Je vais peut-être apparaître ici à contre-courant, mais je voudrais néanmoins revenir et m'interroger sur certaines des remarques exprimées par le président Lasserre.
Tout d'abord, concernant ce chiffre impressionnant de 90 %, il me paraît important de bien comprendre à quoi il s'applique précisément. Il concerne les produits de grande consommation, mais n'inclut pas les produits frais. Donc toutes les discussions sur les relations entre agriculture et grande distribution sont hors-sujet par rapport à ce taux de concentration de 90 %.
Concernant l'objectif de maintenir une concurrence intense entre les distributeurs, je crois que nous, législateurs, devons nous interroger à son propos. Le rôle de l'institution que vous présidez, elle a été créée pour cela, est de maintenir une concurrence qui se traduit pourtant aujourd'hui par une guerre des prix aux effets déflationnistes, qui met en difficulté à la fois les fournisseurs industriels et agricoles, mais aussi les distributeurs eux-mêmes.
Sur la question des échanges d'informations stratégiques entre les acteurs parties aux accords de coopération, je trouve votre formulation un peu timide : l'étanchéité, dont le risque de disparition vous inquiète, cela fait bien longtemps qu'elle n'est plus de règle ! Nous disposons d'observatoires des prix et des promotions sur tout le territoire et les données qui nous remontent permettent de mettre en doute cette étanchéité.

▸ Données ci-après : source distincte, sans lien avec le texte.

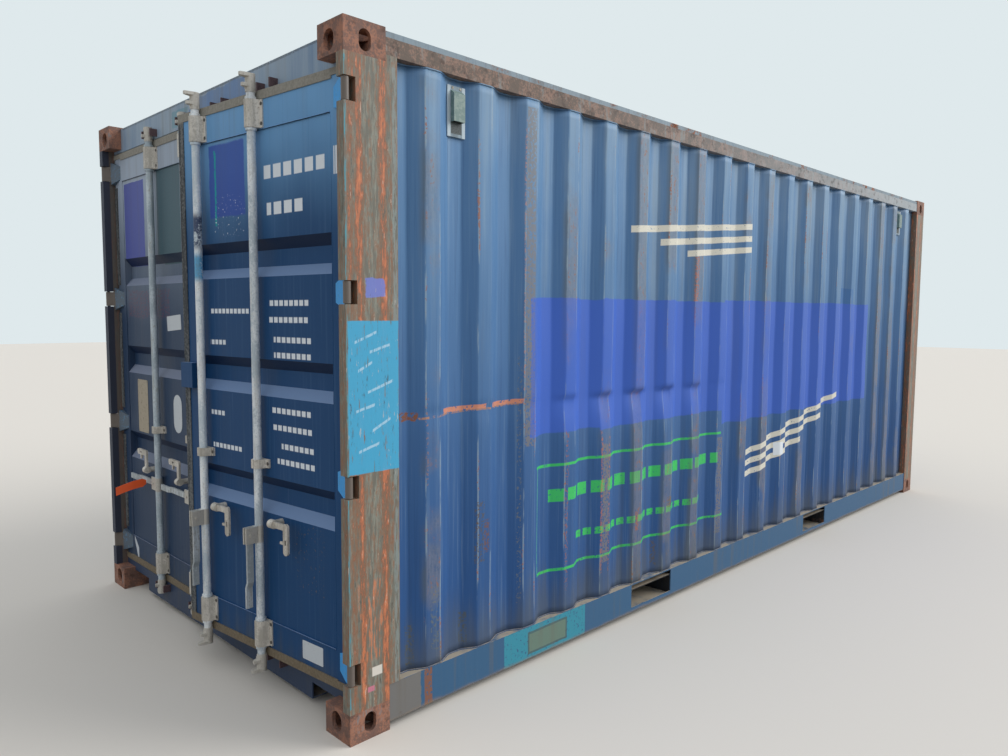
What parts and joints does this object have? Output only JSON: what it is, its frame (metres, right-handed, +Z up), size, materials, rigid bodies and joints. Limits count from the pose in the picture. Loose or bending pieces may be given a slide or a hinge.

Je voudrais également rappeler que, si on s'intéresse aux produits pour lesquels la distribution atteint ce taux de concentration de 90 %, il ne faut pas oublier de mettre en regard le taux de concentration des fournisseurs. Quand un distributeur négocie son approvisionnement en produits de droguerie ou d'entretien, il se trouve face à Procter & Gamble, face à Unilever. Or, pour négocier avec ces géants, la distribution doit elle-même atteindre un niveau de concentration suffisant.
Des auditions que j'ai pu mener, il ressort aussi que la situation des PME, dont vous n'avez pas parlé, serait plutôt en voie d'amélioration malgré le contexte de guerre des prix actuels. Les stratégies et les outils de différenciation des grands groupes de distribution font appel en effet aux produits des PME, dont la situation se trouve plutôt confortée.
Ces remarques me conduisent à poser plusieurs questions sur votre rapport : quels sont exactement les produits pour lesquels la distribution est extrêmement concentrée ? Quels sont précisément les fournisseurs menacés par l'élévation récente du taux de concentration de la distribution ? S'agit-il de grandes marques mondiales ? De marques plus confidentielles ? Concernant le phénomène de baisse des marges, j'avoue une certaine perplexité. Quand on auditionne les fournisseurs et les distributeurs, chacun vous montre, courbes à l'appui, que ses marges diminuent dangereusement. Quelle est la réalité de ces discours ? Je n'ai pas les données pour répondre, mais peut-être l'Autorité de la concurrence est-elle en mesure de le faire ?
Enfin, je voudrais rappeler que le législateur a sa responsabilité dans cette situation, car nous avons voté, depuis quarante ans, toute une série de lois qui visaient à protéger et qui, au lieu de protéger, ont dévoyé la concurrence et renforcé les acteurs les plus puissants.